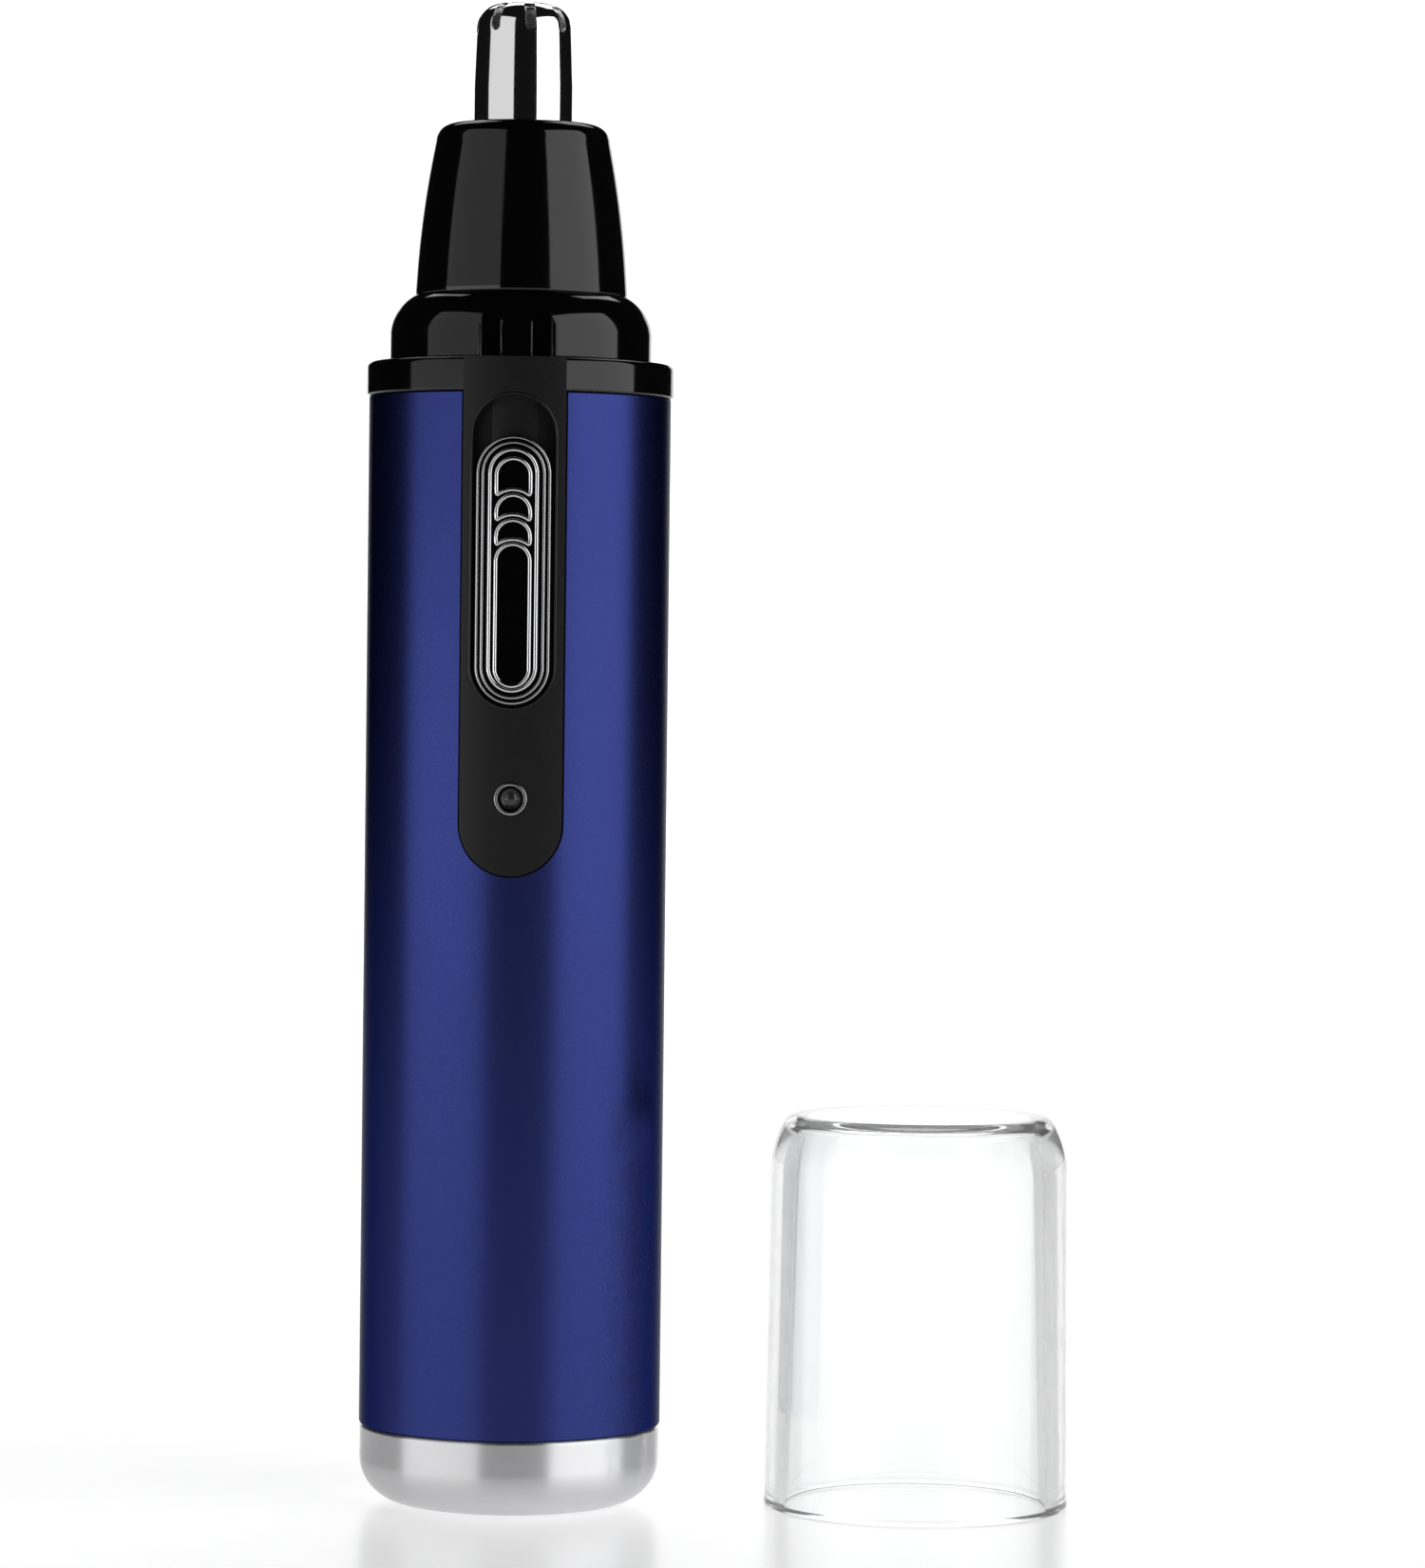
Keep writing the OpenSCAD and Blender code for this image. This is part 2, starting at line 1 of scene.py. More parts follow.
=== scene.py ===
import json
from math import acos, asin, atan2, cos, degrees, hypot, pi, radians, sin, sqrt, tan

import bmesh
import bpy
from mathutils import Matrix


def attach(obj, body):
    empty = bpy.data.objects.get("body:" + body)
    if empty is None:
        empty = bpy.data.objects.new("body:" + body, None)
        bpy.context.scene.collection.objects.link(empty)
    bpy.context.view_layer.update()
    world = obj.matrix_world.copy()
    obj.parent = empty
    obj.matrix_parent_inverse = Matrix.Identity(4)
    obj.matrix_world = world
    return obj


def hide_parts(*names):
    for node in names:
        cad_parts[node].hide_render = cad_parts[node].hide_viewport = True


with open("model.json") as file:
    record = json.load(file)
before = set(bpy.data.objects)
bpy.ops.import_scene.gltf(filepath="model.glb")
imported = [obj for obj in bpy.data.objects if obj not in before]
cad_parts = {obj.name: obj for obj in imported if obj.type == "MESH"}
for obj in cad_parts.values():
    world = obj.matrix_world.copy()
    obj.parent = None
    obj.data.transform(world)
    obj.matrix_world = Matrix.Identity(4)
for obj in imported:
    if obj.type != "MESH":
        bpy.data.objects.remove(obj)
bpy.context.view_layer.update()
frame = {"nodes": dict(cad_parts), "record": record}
scene = bpy.context.scene
MM = 0.001

# ---- camera ----

camera = bpy.data.objects.new("camera", bpy.data.cameras.new("camera"))
scene.collection.objects.link(camera)
scene.camera = camera
camera.data.sensor_width = 36
camera.data.lens = 124.5
camera.data.clip_start, camera.data.clip_end = 0.01, 20
camera.location = (0.01813, -0.504, 0.0776)
camera.rotation_mode = "XYZ"
camera.rotation_euler = (radians(90 - 1.22), radians(-0.668), 0)

# ---- helpers: all lengths are in millimetres ----

FINE = 256  # sides of the large turned pieces
LARGE_ROUND = 1.5  # a corner with a larger radius than this gets three times the steps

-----

Task description:
Your task is to quote the lines above, beginning with the first and ending with the one that holds "# ---- helpers: all".

Answer:
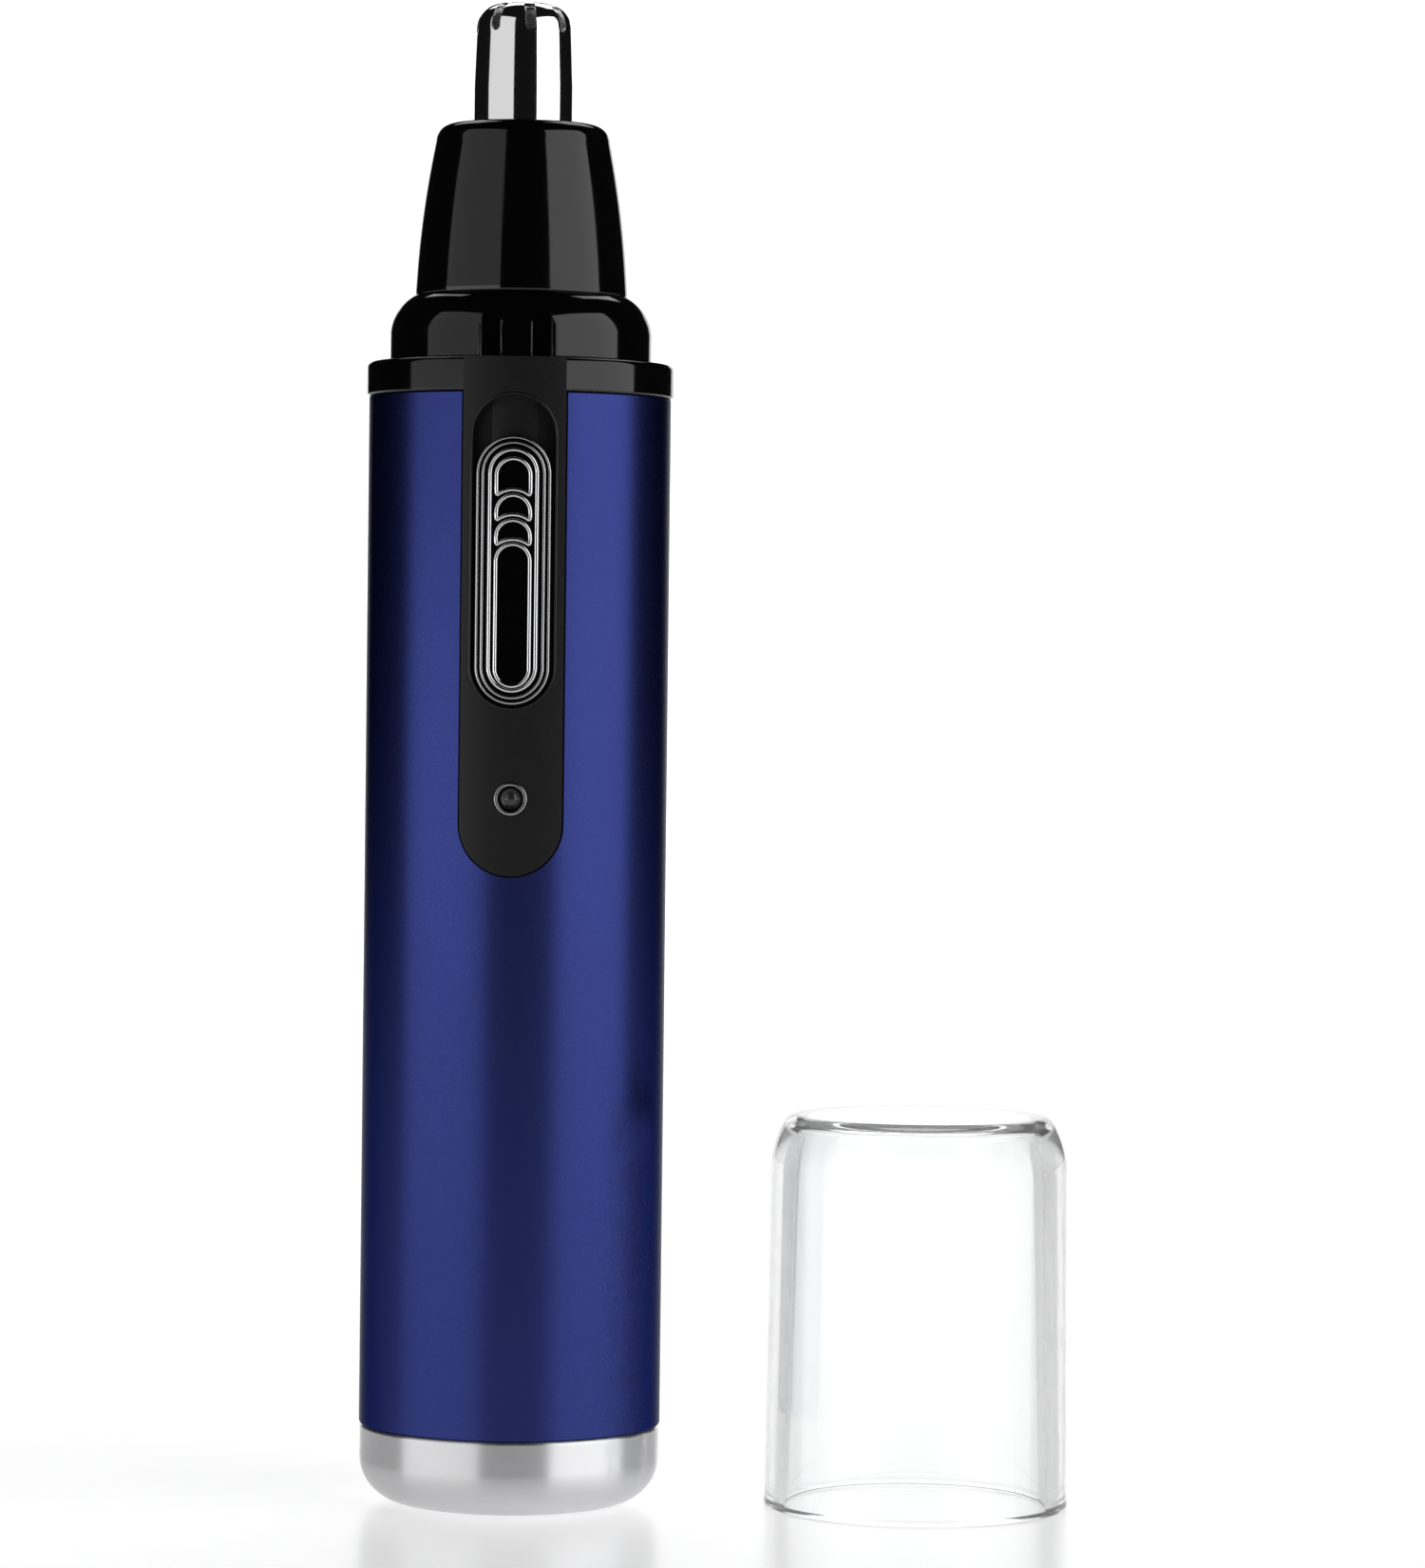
Keep writing the OpenSCAD and Blender code for this image. This is part 2, starting at line 1 of scene.py. More parts follow.
=== scene.py ===
import json
from math import acos, asin, atan2, cos, degrees, hypot, pi, radians, sin, sqrt, tan

import bmesh
import bpy
from mathutils import Matrix


def attach(obj, body):
    empty = bpy.data.objects.get("body:" + body)
    if empty is None:
        empty = bpy.data.objects.new("body:" + body, None)
        bpy.context.scene.collection.objects.link(empty)
    bpy.context.view_layer.update()
    world = obj.matrix_world.copy()
    obj.parent = empty
    obj.matrix_parent_inverse = Matrix.Identity(4)
    obj.matrix_world = world
    return obj


def hide_parts(*names):
    for node in names:
        cad_parts[node].hide_render = cad_parts[node].hide_viewport = True


with open("model.json") as file:
    record = json.load(file)
before = set(bpy.data.objects)
bpy.ops.import_scene.gltf(filepath="model.glb")
imported = [obj for obj in bpy.data.objects if obj not in before]
cad_parts = {obj.name: obj for obj in imported if obj.type == "MESH"}
for obj in cad_parts.values():
    world = obj.matrix_world.copy()
    obj.parent = None
    obj.data.transform(world)
    obj.matrix_world = Matrix.Identity(4)
for obj in imported:
    if obj.type != "MESH":
        bpy.data.objects.remove(obj)
bpy.context.view_layer.update()
frame = {"nodes": dict(cad_parts), "record": record}
scene = bpy.context.scene
MM = 0.001

# ---- camera ----

camera = bpy.data.objects.new("camera", bpy.data.cameras.new("camera"))
scene.collection.objects.link(camera)
scene.camera = camera
camera.data.sensor_width = 36
camera.data.lens = 124.5
camera.data.clip_start, camera.data.clip_end = 0.01, 20
camera.location = (0.01813, -0.504, 0.0776)
camera.rotation_mode = "XYZ"
camera.rotation_euler = (radians(90 - 1.22), radians(-0.668), 0)

# ---- helpers: all lengths are in millimetres ----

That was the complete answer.